Some seem to think a Nazi is evil because they practice Nazism, and Nazism is evil because Nazis practice it. They gesture toward historical atrocities without naming them and allow those stories to simplify and foreshorten and shrink into a single point. They become angry that they should even have to answer the question. No explanations are needed. Nazis are just evil because they are, like Amalek. There is, we are assured, only one side – with the evil, or against it.

But of course, there is no divine authority that says anyone who throws a Nazis salute is simply pure evil. Divine authority says more that murder of innocents is evil, that theft is evil, that ruling without courts or law is evil, that chaos and barbarism is wrong. We are to love our fellow as ourselves and know that we will one day have to explain our actions before our Creator. We are to pursue truth, justice, and peace. We are to be magnanimous toward defeated enemies, we are to be humble before G-d, we are to view man as created in the image of G-d. All of this, and much more makes the Nazis evil.

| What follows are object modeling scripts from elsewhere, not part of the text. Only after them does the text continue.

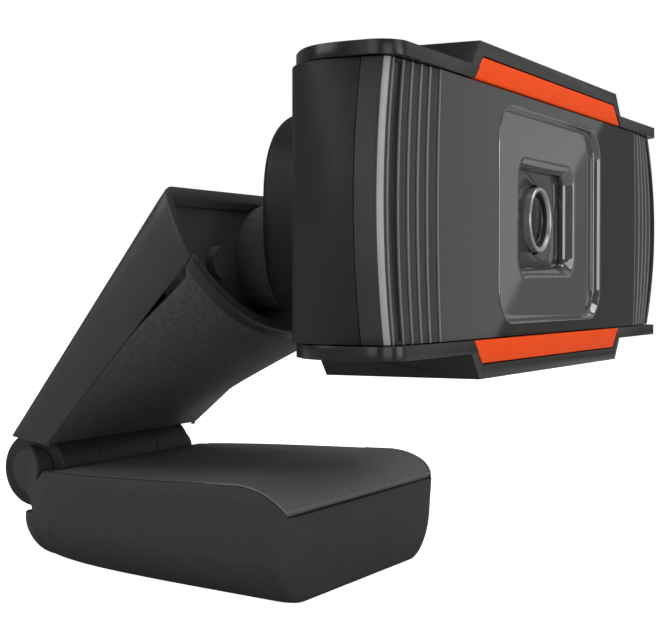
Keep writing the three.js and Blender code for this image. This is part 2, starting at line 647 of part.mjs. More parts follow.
// The foot's side view, as (y, z).
function footProfile() {
  const shape = new THREE.Shape();
  shape.moveTo(FOOT.frontY + 0.8, 0);
  shape.lineTo(FOOT.rearY - 4, 0);
  shape.absarc(FOOT.rearY - 4, 4, 4, -Math.PI / 2, 0);
  shape.lineTo(FOOT.rearY, FOOT_TOP.rearZ);
  shape.lineTo(FOOT_TOP.y, FOOT_TOP.z);
  shape.quadraticCurveTo(-14.2, FOOT_TOP.z, FOOT_TOP.noseY, FOOT_TOP.noseZ);
  shape.lineTo(FOOT.frontY, 0.8);
  shape.quadraticCurveTo(FOOT.frontY, 0, FOOT.frontY + 0.8, 0);
  return shape;
}

// Side view of everything above the pad's lower face, forward of its rear end.
function aboveFoot(drop, rearY) {
  const slope = (FOOT_TOP.rearZ - FOOT_TOP.z) / (FOOT.rearY - FOOT_TOP.y);
  const shape = new THREE.Shape();
  shape.moveTo(rearY, 30);
  shape.lineTo(-30, 30);
  shape.lineTo(-30, FOOT_TOP.noseZ - drop * 0.4);
  shape.lineTo(FOOT_TOP.noseY + drop, FOOT_TOP.noseZ - drop * 0.4);
  shape.quadraticCurveTo(-13.6, FOOT_TOP.z - drop, FOOT_TOP.y, FOOT_TOP.z - drop);
  shape.lineTo(rearY, FOOT_TOP.z + slope * (rearY - FOOT_TOP.y) - drop);
  shape.lineTo(rearY, 30);
  return shape;
}

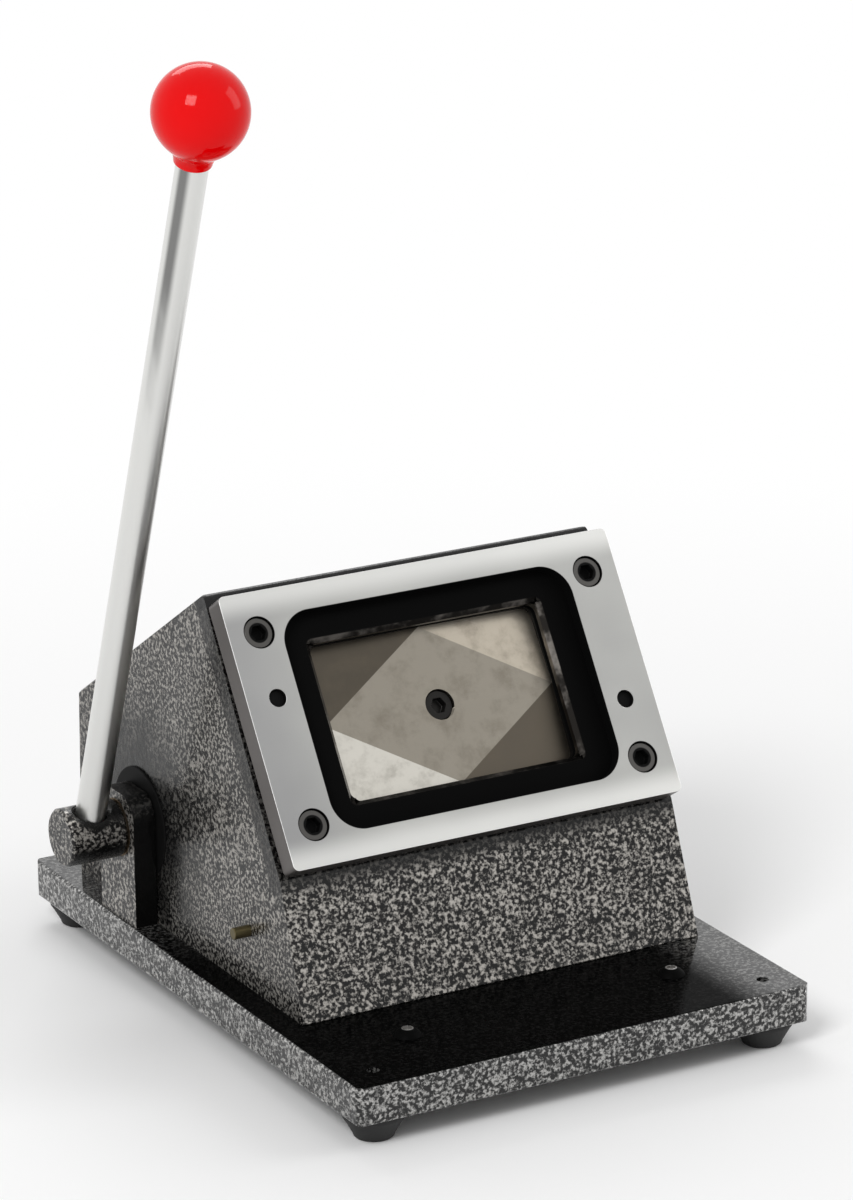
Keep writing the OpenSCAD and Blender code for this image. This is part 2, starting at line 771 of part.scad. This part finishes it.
module guide_plate() {
    color([0.2, 0.2, 0.2]) in_train() difference() {
        union() {
            translate([0, 0, face_z - guide_ear_t])
                round_slab(guide_w, guide_ear_h, guide_ear_t, 5);
            translate([0, 0, guide_back]) round_slab(guide_w, guide_h, guide_t - over, 5);
        }
        translate([0, 0, guide_back - over])
            round_slab(card_w + 2 * run_gap, card_h + 2 * run_gap, guide_t + 2 * over,
                       card_r + run_gap);
        at_corners(guide_screw_x, guide_screw_y) translate([0, 0, face_z - m4[2]])
            screw_hole(m4, guide_ear_t, m4[2]);
    }
}

module guide_screws() {
    color([0.2, 0.2, 0.21]) in_train() at_corners(guide_screw_x, guide_screw_y)
        translate([0, 0, face_z - m4[2]]) socket_screw(m4, wall - m4[2]);
}

// ---- Front plate and die ----

plate_screw_seat = plate_back + plate_t - m6[2] - 0.6;

module front_plate() {
    color([0.85, 0.85, 0.84]) in_train() difference() {
        translate([0, 0, plate_back]) round_slab(plate_w, plate_h, plate_t, 2);
        translate([0, 0, plate_back - over])
            round_slab(window_w, window_h, plate_t + 2 * over, window_r);
        translate([0, 0, plate_back - over])
            round_slab(window_w + 2 * die_ledge, window_h + 2 * die_ledge,
                       die_t + over, window_r + die_ledge);
        plate_screw_places() translate([0, 0, plate_screw_seat])
            screw_hole(m6, plate_t, m6[2] + 1);
        dowel_places() translate([0, 0, plate_back - over])
            cylinder(d = dowel_d + 2 * seat_gap, h = plate_t + 2 * over);
    }
}

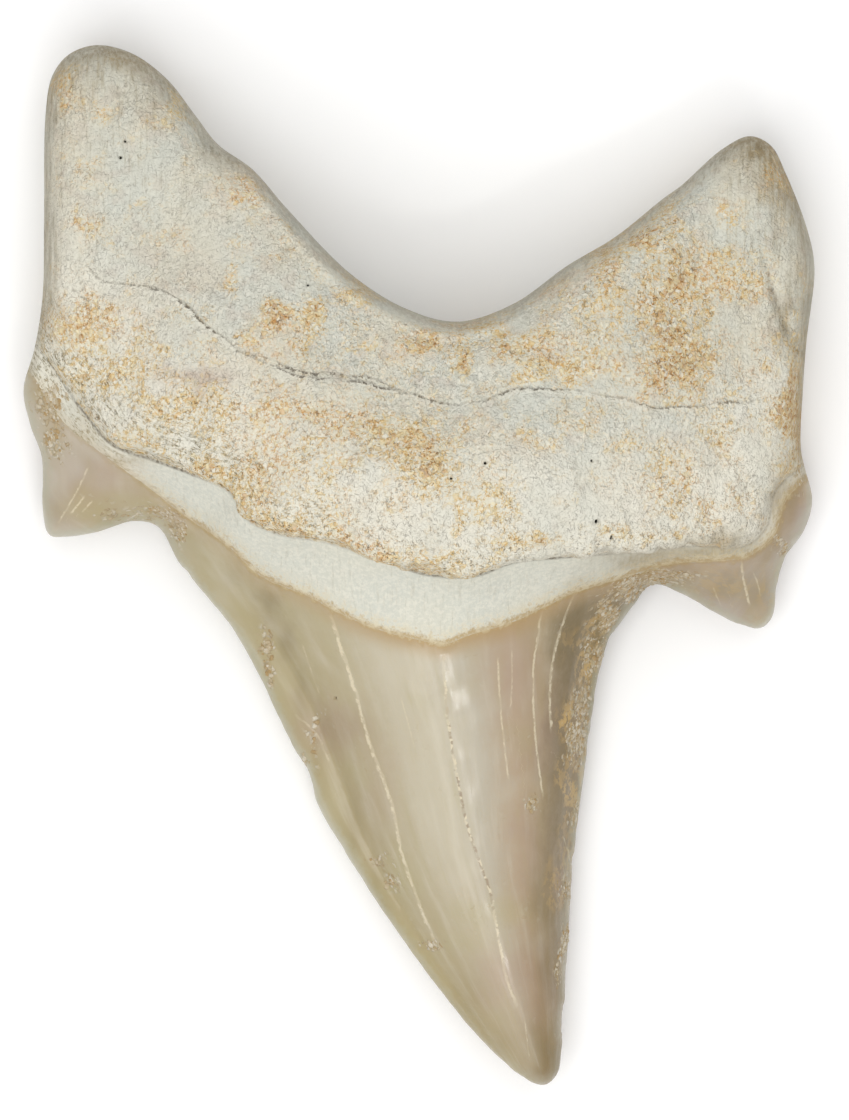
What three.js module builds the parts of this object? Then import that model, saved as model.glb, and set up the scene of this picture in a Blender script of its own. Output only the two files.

But if there are reasons the Nazis are evil, we now have three problems.

The first is that the emotional weight of the story of their evil seems much more important and powerful to us than any pathetic words about right and wrong. This indicates that we have contemplated the story of the Nazis and their victims, but not the story of G-d, righteousness, and reason, which, if told correctly, should lend emotional ballast to good and evil.

The second problem is that if Nazis are evil for a reason, people can be proportionately or relatively evil in comparison for participating in the same crimes and horrors. This necessarily entails that rather than being purely wicked through-and-through as a group, individual Nazis are really only evil inasmuch as they are responsible for the reasons Nazis are evil. (Of course, being part of the group is itself participation in the Nazi evil to some extent; morality is complicated.)

The third problem is that the path to the Manichaean contrast of good vs. evil is now much more difficult. If Nazis aren’t evil by definition but only evil by performing, participating in, and representing evil, then anti-Nazism is not good by definition but only good by performing, participating in, and representing countervailing goods. “Good Guys vs. Bad Guys” is an appropriate and perhaps necessary narrative assessment to make, but of course cannot be the foundation of determining who the good guys and bad guys actually are, or, even more maturely, to what extent they are actually good or bad.

These aren’t really problems for me. I’m a Jew, and so, for me, there is only one side – the Torah. It is the only thing in this world that is infinitely true without context or qualification. I think this makes sense; the Torah does come from G-d, after all.

But to apply the same logic to your own political position – what’s your excuse?